Ms. Wynne adopted a report by a panel of former cabinet ministers, released on Friday. The panel essentially chose winners and losers, industry players said.

James Thibert, chief executive officer of the Fort Erie Live Racing Consortium, counts his racetrack among the losers. The panel’s report calls for the end of thoroughbred racing at Fort Erie, a move that would leave Woodbine Entertainment Group without any competition on that front.

“They got a lot of preferential treatment,” Mr. Thibert said, adding that he plans to challenge that decision.

Nick Eaves, chief executive officer of Woodbine, lauded the announcement, saying in a statement it will “lay a strong foundation for the long-term sustainability of horse racing in Ontario.”

A standoff between Woodbine and the Ontario Lottery and Gaming Corp., played a key role in the previous government’s decision last year to cancel the slot-machine revenue-sharing deal, The Globe and Mail has reported.
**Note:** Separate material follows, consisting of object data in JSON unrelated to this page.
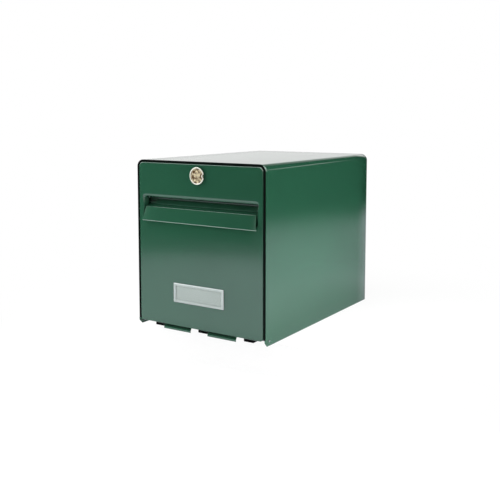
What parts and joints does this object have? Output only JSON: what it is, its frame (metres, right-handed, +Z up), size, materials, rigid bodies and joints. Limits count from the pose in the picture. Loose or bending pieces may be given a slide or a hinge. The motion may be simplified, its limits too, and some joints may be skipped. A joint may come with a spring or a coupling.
{
  "type": "parcel letterbox",
  "caption": "Sheet steel parcel letterbox with a bottom-hinged locking front door, a gravity mail flap and a name plate.",
  "frame": {"origin": "middle of the base under the whole box's bounding box, on the surface that the side hems stand on", "axes": "+X to the right seen from the front, +Y from the door towards the wall, +Z up"},
  "size_m": [0.281, 0.4104, 0.312],
  "materials": {
    "green_paint": "semi-gloss dark green powder coat",
    "black_rubber": "smooth, slightly glossy",
    "black_nylon": "moulded, satin",
    "zinc_steel": "bright zinc plated",
    "brass": "polished, nickel tinted",
    "silver_frame": "satin anodised",
    "clear_window": "clear acrylic",
    "grey_card": "matt card"
  },
  "bodies": {
    "casing": {"casing_wrap": "green_paint", "back_panel": "green_paint", "floor_panel": "green_paint", "front_frame": "green_paint", "door_seal": "black_rubber", "hinge_rod": "zinc_steel", "rod_push_nuts": "zinc_steel", "hinge_bearing_left": "black_nylon", "hinge_bearing_middle": "black_nylon", "hinge_bearing_right": "black_nylon", "bearing_rivets": "zinc_steel"},
    "door": {"door_panel": "green_paint", "hinge_leaf_left": "green_paint", "hinge_leaf_right": "green_paint", "flap_rod": "zinc_steel", "flap_rod_clips": "zinc_steel", "flap_buffers": "black_rubber", "lock_housing": "brass", "lock_nut": "zinc_steel", "dust_cover_rivet": "brass", "nameplate_frame": "silver_frame", "nameplate_window": "clear_window", "name_card": "grey_card", "nameplate_clips": "zinc_steel"},
    "flap": {"slot_flap": "green_paint"},
    "lock_cylinder": {"lock_plug": "brass", "lock_cam": "zinc_steel", "cam_washer": "zinc_steel", "cam_screw": "zinc_steel"},
    "dust_cover": {"lock_dust_cover": "brass"}
  },
  "joints": [
    {"name": "door_hinge", "type": "hinge", "parent": "casing", "child": "door", "pos_m": [0, -0.18475, 0.0087], "axis": [1, 0, 0], "range_deg": [0, 90]},
    {"name": "flap_hinge", "type": "hinge", "parent": "door", "child": "flap", "pos_m": [0, -0.18475, 0.2415], "axis": [-1, 0, 0], "range_deg": [0, 60]},
    {"name": "lock_turn", "type": "hinge", "parent": "door", "child": "lock_cylinder", "pos_m": [0, -0.19975, 0.2872], "axis": [0, -1, 0], "range_deg": [0, 90]},
    {"name": "cover_swing", "type": "hinge", "parent": "door", "child": "dust_cover", "pos_m": [0, -0.20155, 0.2978], "axis": [0, 1, 0], "range_deg": [0, 130]}
  ]
}
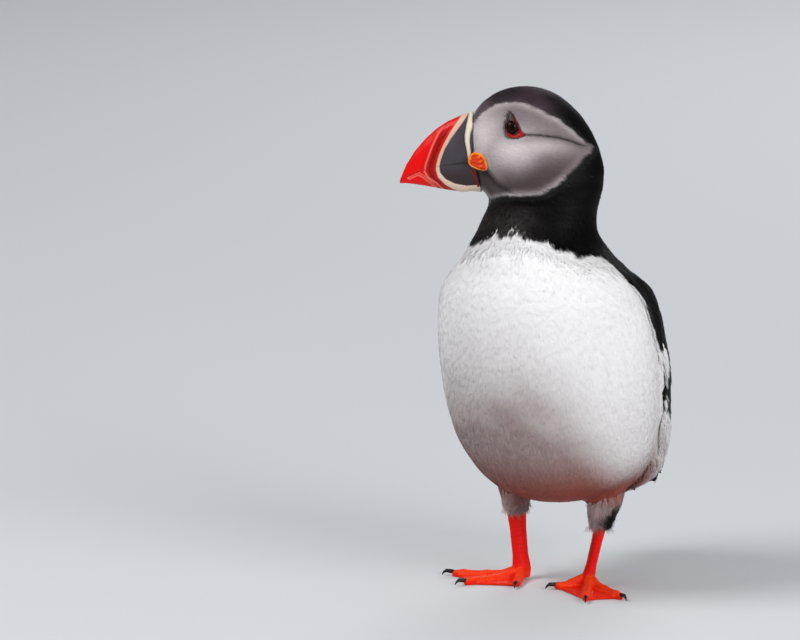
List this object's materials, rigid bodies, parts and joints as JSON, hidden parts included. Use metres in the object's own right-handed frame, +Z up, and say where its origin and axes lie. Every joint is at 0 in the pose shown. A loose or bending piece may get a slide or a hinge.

The slots-at-racetrack program had generated $4-billion for racetracks and just under $10-billion for provincial coffers since 1998.

The Globe has reported that Woodbine refused to disclose executive pay to the OLG. Ontario’s gambling regulator launched a probe last year into Woodbine’s compensation practices after receiving a complaint from the OLG about lucrative pay for top executives – money that many in the industry say should have gone to improving the promotion of breeding and attracting more spectators and bettors.

The cancellation of the slots program devastated Mr. MacMillan’s horse farm. He owns just four standardbred horses today, down from 51 the day the slots program ended on March 31. He has sold “pretty much everything” he owns to pay the bills and listed his 88-acre farm for sale because he can no longer make the mortgage payments.

Bob Broadstock’s farm near Port Perry, Ont., had 35 horses at its peak. But with just 22 horses, he worries that it’s becoming a part-time job.

“It was always my dream to become a full-time horse person. I got there, and now I’m faced with the reality of maybe going back the other way,” he said in an interview.

The new funding deal is Ms. Wynne’s attempt to quell the backlash that erupted over the cancellation of the program in rural Ontario, where standardbred racing has deep roots.

For the second time this week, she distanced herself from her predecessor, Dalton McGuinty.

“I thought that decision on this industry was not a good decision, that we needed a revision of that policy,” she said on Friday.

The panel’s report says the industry will receive total funding of about $1-billion over five years, including rent the OLG pays to racetracks to house slot machines. About 90 per cent of the new government funding will be earmarked for thoroughbred races at Woodbine’s track in Toronto, as well as a group of eight standardbred tracks and quarter-horse racing at Ajax Downs, the report says.

Sudbury Downs is one of the standardbred tracks that will receive the remaining 10 per cent of funding. Patrick MacIsaac, president of Sudbury Downs, said he has watched the jobs that have disappeared “ripple through the whole agricultural economy up here.”